Like several of us, she stayed there, spending the freezing wintry night on the sidewalk as the manager would not let us sleep in our rooms for fear the damaged hotel might collapse in aftershocks swaying the ravaged city. “Remember the cows we slept with on the sidewalk?” she says now, with a laugh.

But standing in the ruins of the city back then, Constable was devastated. It was too much for her to see tiny hands sticking out of the rubble of a block that had collapsed on a Republic Day school parade. As she scribbled stories on paper by candlelight and dictated them “as fast as possible” over shared satellite phones, she felt “a sick sadness at the duty of covering” the enormous tragedy.

In Fragments of Grace, her second book after the one she co-authored on Chile under Gen. Augusto Pinochet, she writes of the haunting images of Bhuj stuck in her mind. Dazed families slumped in front of flattened huts; a young man poking hopefully through the remains of his mother’s kitchen; frantic parents of buried schoolchildren begging journalists to send for bulldozers.

These are the memories she cannot shake off even when ensconced in her office in Kabul today. When she thinks of India, she says she cannot help but think of Bhuj. “It was really awful. I will never forget that. It had very big impact on me.”

The book, based on her experiences and travels as a correspondent in South Asia, has two chapters on India, including one on Kashmir. But it’s long on Afghanistan, where she has spent the better part of the last five years covering the rise and fall of the Taliban. “It’s been most dramatic,” she says.

Afghanistan, today, is a sharp contrast to Iraq. Unlike Iraqis, most Afghans want the US-led forces to stay on in that country. “Many feel if foreign troops were to leave the country, there could be a civil war,” Constable says.

Isn’t she sick and tired of living out of suitcases for more than two decades? Yes, she says without thinking. There were moments when she yearned to get back to her roots; to be with her ageing parents; to lead a “normal” life.

The problem is, she gets “restless” if she spends more than three months at a time in the US. She misses the dust and grime and the thrills of living life on the razor’s edge.

When home, she is also afraid of being “lured into somnolence and status symbol and debt”. She dreads going to work in “a building full of padded cubicles and insincere smiles, where the atmosphere feels more like a bank or an insurance company than a force for truth”.
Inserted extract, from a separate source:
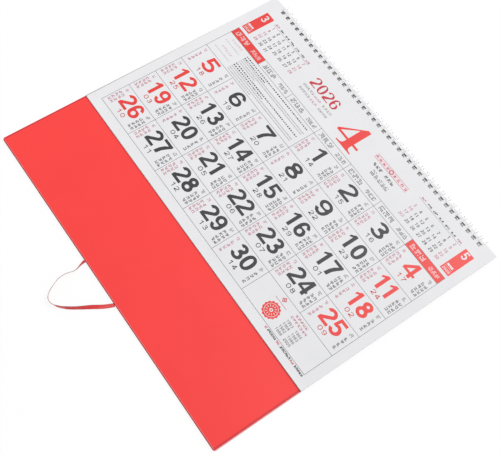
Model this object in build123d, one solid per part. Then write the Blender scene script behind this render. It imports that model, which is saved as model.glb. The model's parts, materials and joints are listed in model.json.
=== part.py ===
from build123d import *
import math
import os

# A wire-bound month calendar for a wall, lying folded as it is stored and sold.
# A stiff board wrapped in red paper is the hanger. It lies on its printed front, with its lined back up.
# The month sheets hang from the board's bound edge on a twin-loop wire, and are folded back over the lining.
# A ribbon leaves the board's other edge as a loop for a nail.
#
# Everything is first built flat, with X across the calendar, Y from the ribbon edge to the bound edge and
# Z up from the underside of the board. It is then laid down as it rests, on the ribbon edge and on the wire.

# Month sheets, a stack of loose leaves that is one solid, in millimetres. The shift is measured from the
# middle of the board.
sheet_width = 371.1
sheet_height = 241.8
sheet_shift = 0.35
leaf_count = 13
leaf_thickness = 0.08

# Board and lining. The board is a little wider than the sheets.
board_overhang = 0.35
board_height = 337.0
board_thickness = 2.0
board_corner_radius = 2.5
board_edge_easing = 0.3
lining_inset = 0.8
lining_corner_cut = 1.0
lining_thickness = 0.15

# Punched holes along the bound edge, three to the inch. The row keeps clear of the corners, and its middle is
# that of the printed grid.
hole_pitch = 25.4 / 3
punch_shift = 0.9
corner_clearance = 18.6
hole_size = 4.4
hole_margin = 3.4

# Twin-loop wire
wire_thickness = 0.9
twin_spacing = 2.4
loop_steps = 12
seam_angle = -120.0
seam_gap = 0.4
turning_gap = 0.25
wire_clearance = 0.1

# Hanging ribbon. Its route is measured from the middle of the board's ribbon edge, and its heights from the floor.
ribbon_core = 1.2
ribbon_route = [
    (23.5, 0.0, 1.0),
    (23.5, -4.8, 0.95),
    (18.9, -10.3, 1.05),
    (13.5, -19.0, 1.3),
    (8.9, -28.0, 1.6),
    (3.2, -37.2, 2.0),
    (-3.8, -45.0, 2.1),
    (-11.8, -49.0, 2.1),
    (-18.7, -45.6, 2.1),
    (-23.5, -37.6, 2.1),
    (-27.3, -29.2, 2.1),
    (-28.1, -20.6, 2.05),
    (-26.0, -12.6, 1.9),
    (-27.1, -5.2, 1.0),
    (-27.1, 0.0, 1.0),
]

# Printed month, as films of ink on the top leaf
ink_thickness = 0.04
column_count = 7
week_count = 5
left_margin = 11.8
right_margin = 10.7
foot_margin = 11.3
heading_height = 58.7
weekday_height = 10.3
rule_width = 0.4
first_weekday = 3
day_count = 30
lead_columns = 3
closing_columns = 2
numeral_height = 17.3
numeral_width = 12.2
lone_numeral_width = 15.2
numeral_stroke = 3.2
numeral_spacing = 1.8
numeral_drop = 2.7
tab_width = 12.6
tab_height = 34.6
tab_gap = 3.8
month_height = 35.6
month_width = 27.0
month_stroke = 6.0
year_height = 13.8
year_width = 9.0
year_stroke = 2.4
year_spacing = 1.8
year_offset = -56.5
year_rise = 21.6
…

To many of her colleagues, she is an inspiration. “I admire her greatly. It’s extremely rare to find a fearless reporter who is also a gifted writer,” Emily Messner, who is on the Post’s foreign desk, says.

Twenty years on the move, nevertheless, has taken its toll on her. With conflicting emotions searing her mind, she wakes up in the middle of the night at times, shaken by the nightmares.

When she looked at the bruised, barely recognisable face of a photographer killed in an ambush in a Jalalabad morgue, she thought it could easily have been hers. Standing in front of the dead colleague, she pictured herself lying in a coffin.

In and out of several marriages, Constable regrets not having children of her own as she approaches “an age when many women would be sending their children off to college”. When she’s not chasing a story, she busies herself with stray cats and dogs that she picks up from the streets and lives with.

But for all that, Constable would not give up her brand of journalism. If she were to live her life all over again, she would be a foreign correspondent.